• Information given:
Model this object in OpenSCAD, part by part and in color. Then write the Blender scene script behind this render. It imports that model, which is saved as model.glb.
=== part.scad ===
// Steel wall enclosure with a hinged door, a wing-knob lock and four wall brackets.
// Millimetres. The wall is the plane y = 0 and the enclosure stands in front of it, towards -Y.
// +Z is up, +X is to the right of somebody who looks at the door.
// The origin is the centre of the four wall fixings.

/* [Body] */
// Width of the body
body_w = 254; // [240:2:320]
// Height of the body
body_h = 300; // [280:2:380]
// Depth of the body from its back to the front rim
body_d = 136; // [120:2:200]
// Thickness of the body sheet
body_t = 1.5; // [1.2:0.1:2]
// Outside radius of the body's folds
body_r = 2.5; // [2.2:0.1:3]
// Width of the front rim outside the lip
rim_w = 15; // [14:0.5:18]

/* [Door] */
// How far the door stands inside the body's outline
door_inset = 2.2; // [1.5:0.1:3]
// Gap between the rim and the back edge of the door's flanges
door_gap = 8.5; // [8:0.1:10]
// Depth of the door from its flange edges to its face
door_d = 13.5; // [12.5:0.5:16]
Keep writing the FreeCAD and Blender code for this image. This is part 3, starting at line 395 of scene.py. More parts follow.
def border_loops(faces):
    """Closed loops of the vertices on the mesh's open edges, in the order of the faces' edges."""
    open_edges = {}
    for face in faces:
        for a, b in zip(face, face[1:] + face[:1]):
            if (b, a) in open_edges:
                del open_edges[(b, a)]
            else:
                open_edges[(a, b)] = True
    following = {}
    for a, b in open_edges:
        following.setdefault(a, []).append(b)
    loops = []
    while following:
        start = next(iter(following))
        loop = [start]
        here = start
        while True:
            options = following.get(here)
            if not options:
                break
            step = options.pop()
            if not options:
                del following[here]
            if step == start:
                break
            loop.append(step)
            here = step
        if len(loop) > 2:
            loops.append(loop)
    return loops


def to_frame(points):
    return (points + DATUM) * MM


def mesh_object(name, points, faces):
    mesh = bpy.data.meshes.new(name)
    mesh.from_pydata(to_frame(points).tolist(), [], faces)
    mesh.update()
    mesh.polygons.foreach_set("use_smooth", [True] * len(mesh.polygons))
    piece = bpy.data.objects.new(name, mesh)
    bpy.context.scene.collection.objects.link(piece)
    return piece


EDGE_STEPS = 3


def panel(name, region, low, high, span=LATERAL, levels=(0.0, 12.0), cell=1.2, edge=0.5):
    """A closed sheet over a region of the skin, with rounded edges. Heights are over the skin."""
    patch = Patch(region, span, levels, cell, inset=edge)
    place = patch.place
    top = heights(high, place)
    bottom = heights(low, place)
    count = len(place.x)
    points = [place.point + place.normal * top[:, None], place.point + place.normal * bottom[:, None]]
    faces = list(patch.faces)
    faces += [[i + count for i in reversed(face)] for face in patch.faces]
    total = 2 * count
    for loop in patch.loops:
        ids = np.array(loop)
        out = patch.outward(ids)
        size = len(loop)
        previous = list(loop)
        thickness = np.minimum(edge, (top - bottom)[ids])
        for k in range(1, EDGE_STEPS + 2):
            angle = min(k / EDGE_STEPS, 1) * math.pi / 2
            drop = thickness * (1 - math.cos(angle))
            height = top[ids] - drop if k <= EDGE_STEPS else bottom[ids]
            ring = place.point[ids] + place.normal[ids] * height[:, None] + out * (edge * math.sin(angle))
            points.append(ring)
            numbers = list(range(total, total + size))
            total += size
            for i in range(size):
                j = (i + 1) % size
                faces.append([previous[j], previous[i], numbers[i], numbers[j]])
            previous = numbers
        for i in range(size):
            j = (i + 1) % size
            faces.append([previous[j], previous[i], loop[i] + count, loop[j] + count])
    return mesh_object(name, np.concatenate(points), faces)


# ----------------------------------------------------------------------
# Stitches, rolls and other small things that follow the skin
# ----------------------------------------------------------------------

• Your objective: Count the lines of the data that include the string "this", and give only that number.

• Exercise solution: 2